Why are some online organizing efforts more successful than others?

by Eszter Hargittai on June 23, 2008

Like Henry, I also participated in the TPM Cafés Book Club discussion of Clay Shirky‘s Here Comes Everybody last week. My contribution continues along the theme of some of the earlier posts concerning inequalities, but my particular focus is why some online organizing efforts are more successful than others and what factor the organizer’s resources play in all this.

In related news, Clay will be joining us as a guest here in a couple of weeks. This advance warning should give you enough time to go and read his book although it’s not a requirement for commenting on his posts.:)

{ 2 comments }

1

Steve Laniel 06.23.08 at 9:33 pm

I love Shirky, but forgive me for being rather numb to “technology will revolutionize everything” claims. I reviewed Shirky’s book a while back. Shirky is a technologist, not a historian. He needs to step back and ask why some revolutions have not happened the way people thought they would. My short answer would be: because politics always trumps technology.

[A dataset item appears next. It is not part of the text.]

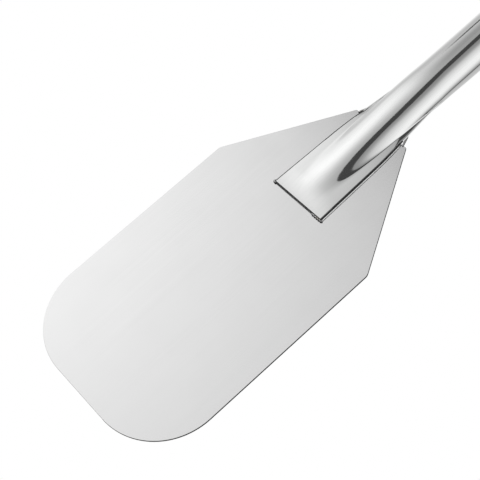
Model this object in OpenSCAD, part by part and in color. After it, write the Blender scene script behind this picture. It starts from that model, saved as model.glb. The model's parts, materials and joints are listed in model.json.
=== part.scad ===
// Stainless steel peel: a flat sheet blade with a tube handle.
// The tube's front end is pressed flat and lapped on top of the blade, then welded.
// Origin: centre of the blade's underside. +X runs up the handle, +Z is the side that carries the food.
// All sizes are in millimetres.

/* [Blade] */
// Width of the blade across its straight sides
blade_w = 120; // [100:1:160]
// Length of the blade from its front edge to its rear edge
blade_l = 220; // [200:1:260]
// Thickness of the blade sheet
sheet_t = 1.2; // [0.8:0.1:2]
// Radius of the two front corners
front_corner_r = 40; // [20:1:50]
// Distance from the front edge to the shoulders, where the sides start to taper
shoulder_from_front = 150; // [130:1:150]
// Width that the taper leaves at the rear edge
rear_edge_w = 39; // [38:1:60]
// Radius that softens each shoulder
shoulder_r = 6; // [2:1:10]

/* [Handle tube] */
// Length of the whole peel, from the front edge to the end of the cap
overall_l = 610; // [500:1:1200]
// Outer diameter of the tube
tube_d = 25.4; // [24:0.1:28]
// Wall of the tube
tube_wall = 1; // [0.8:0.1:1.2]

/* [Flattened end] */
// How far the flattened end laps over the blade
lap_l = 64; // [50:1:70]
// Width of the flattened end at its square front
tab_w = 37.4; // [34:0.1:38]
// How much the flattened end narrows for each millimetre up the handle
tab_narrowing = 0.055; // [0.03:0.005:0.08]
// Distance from the blade's rear edge to where the tube is fully round
round_from_edge = 98; // [80:1:120]
// Distance behind the tab's front where the walls start to part
toe_from_tab = 2; // [1:0.5:6]
// Half width of the raised ridge where it starts
toe_half_w = 12.4; // [10:0.2:13]
// Half width of the raised ridge behind the blade, at its widest
ridge_half_w = 13; // [12.8:0.1:13.6]
// How far the flange's top rounds over towards its edge, behind the blade
lens_l = 7.5; // [3:0.5:8]

/* [Welds] */
// Radius of the weld beads at the lap's corners
bead_r = 1.2; // [0.8:0.1:1.6]
// Diameter of the plug welds under the lap
plug_d = 6; // [4:0.5:8]
// Number of plug welds in the row under the lap
plug_count = 3; // [2:1:4]

/* [Far end] */
// Diameter of the hanging hole
hang_hole_d = 8; // [6:0.5:10]
// Distance from the end of the cap to the middle of the hanging hole
hang_hole_from_end = 28; // [24:1:60]
// Height of the cap's dome
dome_h = 2.4; // [1:0.2:4]

/* [Hidden] */

front_x = -blade_l / 2;
rear_x = blade_l / 2;
end_x = front_x + overall_l;
shoulder_x = front_x + shoulder_from_front;

tube_r = tube_d / 2;
bore_r = tube_r - tube_wall;
axis_z = sheet_t;
tab_x = rear_x - lap_l;
toe_x = tab_x + toe_from_tab;
round_x = rear_x + round_from_edge;
// The flange draws in from here, ahead of the blade's rear edge, to the tube's own width
draw_in_x = rear_x - 21.5;
drawn_in_x = rear_x + 49;
// The side folds open into a lens between these two places
lens_x = rear_x - 5.5;
open_x = rear_x + 8;
// The ridge's flanks are as steep as an oval's from here on
oval_x = rear_x + 30;
// The middle of the section has come down to the tube's axis here
level_x = rear_x + 80;
// The underside starts to leave the blade's plane just behind the rear edge
belly_x = rear_x + 2;

// The faceted end stops inside the wall of the straight tube, so the two join as one solid
sink = 0.02;
seat = 0.05;
overlap = 2;
join_k = 4;
side_steps = 24;
ring_step = 4;

cap_rim = 1.2;
cap_weld_w = 1.6;
spigot_l = 6;
spigot_gap = 0.1;
tube_end_x = end_x - dome_h - cap_rim - cap_weld_w;

steel = "silver";
weld_steel = "darkgray";

function clamp01(v) = min(1, max(0, v));
function ease(v) = let (c = clamp01(v)) c * c * (3 - 2 * c);
function rise(v, power) = 1 - (1 - clamp01(v)) ^ power;
function mix(a, b, u) = a + (b - a) * u;

// Outline points of an arc from angle a0 to a1 in n steps
function arc(cx, cy, r, a0, a1, n) =
    [for (i = [0:n]) let (a = mix(a0, a1, i / n)) [cx + r * cos(a), cy + r * sin(a)]];

// ---------- Sections of the flattened end, as functions of the distance x along the handle ----------

// Half width over the flanges
function half_w(x) = mix(tab_w / 2 - tab_narrowing / 2 * (x - tab_x), tube_r - sink,
    ease((x - draw_in_x) / (drawn_in_x - draw_in_x)));
// Half width of the ridge that rises between the flanges
function ridge_w(x) = min(half_w(x), mix(
    mix(toe_half_w, ridge_half_w, sin(90 * clamp01((x - toe_x) / (rear_x + 24.5 - toe_x))) ^ 0.42),
    tube_r - sink, ease((x - rear_x - 24.5) / (round_x - rear_x - 24.5))));
// Height of the ridge above the section's middle, and the depth of the belly below it
function ridge_top(x) = (tube_r - sink) * rise((x - toe_x) / (round_x - toe_x), 1.6);
function belly_low(x) = (tube_r - sink) * rise((x - belly_x) / (round_x - belly_x), 3.2);
// Steepness of the ridge's flanks: a bell over the toe, an oval once it is 0.5
function flank(x) = mix(1.35, 0.5, ease((x - toe_x) / (oval_x - toe_x)));
// Height of the section's middle
function mid_z(x) = mix(sheet_t + tube_wall, axis_z, ease((x - open_x) / (level_x - open_x)));

// Half thickness of the two pressed walls, which fades out as the tube gets round
function pressed(x) = tube_wall * (1 - ease((x - oval_x) / (round_x - oval_x)));
// Length over which the pressed walls round off at each side
function lens(x) = mix(tube_wall, lens_l, ease((x - lens_x) / (open_x - lens_x)));
// The pressed walls' half thickness at y, rounded off at each side
function fold(x, y) = let (d = max(0, abs(y) - half_w(x) + lens(x)) / lens(x))
    pressed(x) * sqrt(max(0, 1 - d ^ 2));
// Shape of a ridge across the tube: 1 at its middle and 0 at its half width
function crest(y, half, steep) = max(0, 1 - (abs(y) / half) ^ 2) ^ steep;
// Ridge and pressed walls joined with a fillet between them
function joined(f, o) = (f ^ join_k + o ^ join_k) ^ (1 / join_k);

// One closed ring of the outside: over the top from right to left, then back underneath
function outer_ring(x) = concat(
    [for (i = [0:side_steps - 1]) let (y = -half_w(x) * cos(180 * i / side_steps))
        [x, y, mid_z(x) + joined(fold(x, y), ridge_top(x) * crest(y, ridge_w(x), flank(x)))]],
    [for (i = [0:side_steps - 1]) let (y = half_w(x) * cos(180 * i / side_steps))
        [x, y, mid_z(x) - joined(fold(x, y), belly_low(x) * crest(y, ridge_w(x), 0.5))]]);

// Height of the hollow under a ridge of height b: nothing until the walls have parted
function hollow_h(x, b) = max(0.02, joined(pressed(x), b) - tube_wall + (seat + sink) * b / tube_r);
function hollow_w(x) = ridge_w(x) - tube_wall + (seat + sink) * ease((x - oval_x) / (round_x - oval_x));
function inner_ring(x) = let (w = hollow_w(x)) concat(
    [for (i = [0:side_steps - 1]) let (y = -w * cos(180 * i / side_steps))
        [x, y, mid_z(x) + hollow_h(x, ridge_top(x)) * crest(y, w, flank(x))]],
    [for (i = [0:side_steps - 1]) let (y = w * cos(180 * i / side_steps))
        [x, y, mid_z(x) - hollow_h(x, belly_low(x)) * crest(y, w, 0.5)]]);

// Places of the rings: every few millimetres from x0 to x1
function places(x0, x1) = let (n = ceil((x1 - x0) / ring_step)) [for (i = [0:n]) mix(x0, x1, i / n)];

// Two triangles for each cell between neighbouring rings; turn = true faces the other way
function skin(first, rings, n, turn) = [for (k = [0:rings - 2], i = [0:n - 1])
    let (a = first + k * n + i, b = first + k * n + (i + 1) % n, c = a + n, d = b + n)
    each turn ? [[a, c, b], [b, c, d]] : [[a, b, c], [b, d, c]]];

module flattened_end() {
    n = 2 * side_steps;
    outer_x = places(tab_x, round_x);
    inner_x = places(toe_x + 5 * ring_step, round_x);
    points = [for (x = outer_x) each outer_ring(x), for (x = inner_x) each inner_ring(x)];
    inner = len(outer_x) * n;
    last_out = inner - n;
    last_in = inner + (len(inner_x) - 1) * n;
    tab_face = [[for (i = [0:n - 1]) n - 1 - i]];
    blind_face = [[for (i = [0:n - 1]) inner + i]];
    end_faces = [for (i = [0:n - 1]) let (j = (i + 1) % n)
        each [[last_out + i, last_out + j, last_in + i], [last_out + j, last_in + j, last_in + i]]];
    polyhedron(points, concat(tab_face, skin(0, len(outer_x), n, false), end_faces,
        skin(inner, len(inner_x), n, true), blind_face), convexity = 8);
}

// A rod along X from x0 to x1 on the tube's axis
module rod(x0, x1, r) {
    translate([x0, 0, axis_z]) rotate([0, 90, 0]) cylinder(h = x1 - x0, r = r, $fn = 96);
}

// ---------- Pieces ----------

module blade_outline() {
    half = blade_w / 2;
    rear_half = rear_edge_w / 2;
    taper = atan2(half - rear_half, rear_x - shoulder_x);
    // Centre of the shoulder's arc, tangent to the straight side and to the taper
    shoulder_cx = shoulder_x - shoulder_r * tan(taper / 2);
    front_cx = front_x + front_corner_r;
    right = concat(
        arc(front_cx, front_corner_r - half, front_corner_r, 180, 270, 24),
        arc(shoulder_cx, shoulder_r - half, shoulder_r, 270, 270 + taper, 5),
        [[rear_x, -rear_half]]);
    left = [for (i = [len(right) - 1:-1:0]) [right[i][0], -right[i][1]]];
    polygon(concat(right, left));
}

function plug_x(i) = mix(tab_x + 12, rear_x - 12, i / (plug_count - 1));

module blade() {
    color(steel) difference() {
        linear_extrude(sheet_t) blade_outline();
        for (i = [0:plug_count - 1])
            translate([plug_x(i), 0, -1]) cylinder(h = sheet_t + 2, d = plug_d, $fn = 48);
    }
}

module handle_tube() {
    color(steel) difference() {
        union() {
            flattened_end();
            difference() {
                rod(round_x - overlap, tube_end_x, tube_r);
                rod(round_x - overlap - 1, tube_end_x + 1, bore_r);
            }
        }
        translate([end_x - hang_hole_from_end, 0, axis_z - tube_r - 1])
            cylinder(h = tube_d + 2, d = hang_hole_d, $fn = 48);
    }
}

// A run of weld drops from p to q, cut off flat where it meets the blade's top
module bead(p, q, drops) {
    difference() {
        for (i = [0:drops - 1])
            translate(p + (q - p) * i / (drops - 1)) sphere(r = bead_r, $fn = 32);
        translate([0, 0, sheet_t - 10]) cube([2 * blade_l, blade_w, 20], center = true);
    }
}

// The block of space that the lapped tab fills at its front
module tab_block() {
    translate([tab_x, -tab_w / 2, sheet_t]) cube([lap_l, tab_w, 2 * tube_wall]);
}

module tack_front_left() {
    corner = [tab_x, tab_w / 2, sheet_t + 0.3];
    color(weld_steel) difference() {
        bead(corner + [-0.3, -1.2, 0], corner + [-0.1, 0.2, 0], 2);
        tab_block();
    }
}

module tack_front_right() {
    corner = [tab_x - 0.2, -tab_w / 2, sheet_t + 0.3];
    color(weld_steel) difference() {
        bead(corner, corner + [0, 7.6, 0], 6);
        tab_block();
    }
}

// Bead that runs off the blade's rear corner and up along the edge of one flange
module rear_tack(side) {
    y = side * (half_w(rear_x) + 2);
    lean = side * 20;
    translate([rear_x - 0.6, y, sheet_t]) rotate([0, 90, -lean]) {
        sphere(r = bead_r, $fn = 32);
        cylinder(h = 6.2, r = bead_r, $fn = 32);
        translate([0, 0, 6.2]) sphere(r = bead_r, $fn = 32);
    }
}

module tack_rear_left() { color(weld_steel) rear_tack(1); }

module tack_rear_right() { color(weld_steel) rear_tack(-1); }

// Fillet on the underside, between the blade's rear edge and the underside of the tube
module rear_edge_weld() {
    w = 2 * (half_w(rear_x) - lens(rear_x)) + 2;
    color(weld_steel) translate([rear_x, w / 2, sheet_t]) rotate([90, 0, 0]) difference() {
        translate([0, -sheet_t, 0]) cube([sheet_t, sheet_t, w]);
        translate([sheet_t * 1.6, -sheet_t * 1.6, -1]) cylinder(h = w + 2, r = sheet_t, $fn = 48);
    }
}

module plug_welds() {
    crown = 0.3;
    crown_r = ((plug_d / 2) ^ 2 + crown ^ 2) / (2 * crown);
    color(weld_steel) for (i = [0:plug_count - 1]) translate([plug_x(i), 0, 0]) {
        cylinder(h = sheet_t, d = plug_d, $fn = 48);
        intersection() {
            translate([0, 0, crown_r - crown]) sphere(r = crown_r, $fn = 96);
            translate([0, 0, -crown - 1]) cylinder(h = crown + 1.5, d = plug_d, $fn = 48);
        }
    }
}

// Pressed cap: a spigot inside the tube, a rim as wide as the tube and a shallow dome
module end_cap() {
    dome_r = (tube_r ^ 2 + dome_h ^ 2) / (2 * dome_h);
    rim_x = end_x - dome_h - cap_rim;
    spigot_r = bore_r - spigot_gap;
    profile = concat(
        [[0, -cap_weld_w - spigot_l], [spigot_r, -cap_weld_w - spigot_l], [spigot_r, 0], [tube_r, 0]],
        arc(0, cap_rim + dome_h - dome_r, dome_r, acos(tube_r / dome_r), 90, 12));
    color(steel) translate([rim_x, 0, axis_z]) rotate([0, 90, 0])
        rotate_extrude($fn = 96) polygon(profile);
}

module end_cap_weld() {
    color(weld_steel) difference() {
        rod(tube_end_x, tube_end_x + cap_weld_w, tube_r);
        rod(tube_end_x - 1, tube_end_x + cap_weld_w + 1, bore_r);
    }
}

blade();
handle_tube();
tack_front_left();
tack_front_right();
tack_rear_left();
tack_rear_right();
rear_edge_weld();
plug_welds();
end_cap();
end_cap_weld();
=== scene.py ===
"""A stainless steel peel: a flat sheet blade with a tube handle whose front end is
pressed flat, lapped on top of the blade and welded there.

Sizes in the sections are in millimetres; surface_piece() turns them to metres.
"""

import json

import bmesh
import bpy
import numpy as np
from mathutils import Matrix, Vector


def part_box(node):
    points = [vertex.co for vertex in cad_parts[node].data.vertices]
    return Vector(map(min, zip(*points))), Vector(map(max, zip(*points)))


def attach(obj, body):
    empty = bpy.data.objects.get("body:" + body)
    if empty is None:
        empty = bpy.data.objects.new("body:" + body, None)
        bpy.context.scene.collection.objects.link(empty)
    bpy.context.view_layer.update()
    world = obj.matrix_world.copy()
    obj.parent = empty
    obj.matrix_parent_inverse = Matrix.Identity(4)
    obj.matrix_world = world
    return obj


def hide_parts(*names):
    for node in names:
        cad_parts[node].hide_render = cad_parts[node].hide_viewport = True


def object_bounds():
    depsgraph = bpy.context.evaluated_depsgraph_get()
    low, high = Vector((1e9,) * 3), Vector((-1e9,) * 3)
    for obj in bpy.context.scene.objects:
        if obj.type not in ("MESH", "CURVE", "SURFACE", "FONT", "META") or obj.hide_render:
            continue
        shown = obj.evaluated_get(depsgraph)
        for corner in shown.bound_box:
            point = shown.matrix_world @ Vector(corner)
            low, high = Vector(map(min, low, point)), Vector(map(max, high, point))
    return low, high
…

I’m curious if people here get anything good out of that review.

2

Seth Finkelstein 06.24.08 at 12:07 am

1. Readers might enjoy a column I wrote on this topic:


Great internet campaigns don’t guarantee success in politics

“Internet evangelism shares a marketing technique with sellers of quack medicine, in that the promoters are eager to emphasise any successes and ignore any failures.”

2) I also recommend Tom Slee’s review

“The questions then become ones of what kind of structures will form and persist in the online world, and if you are going to talk about these questions then you have to address the economics of the problem.”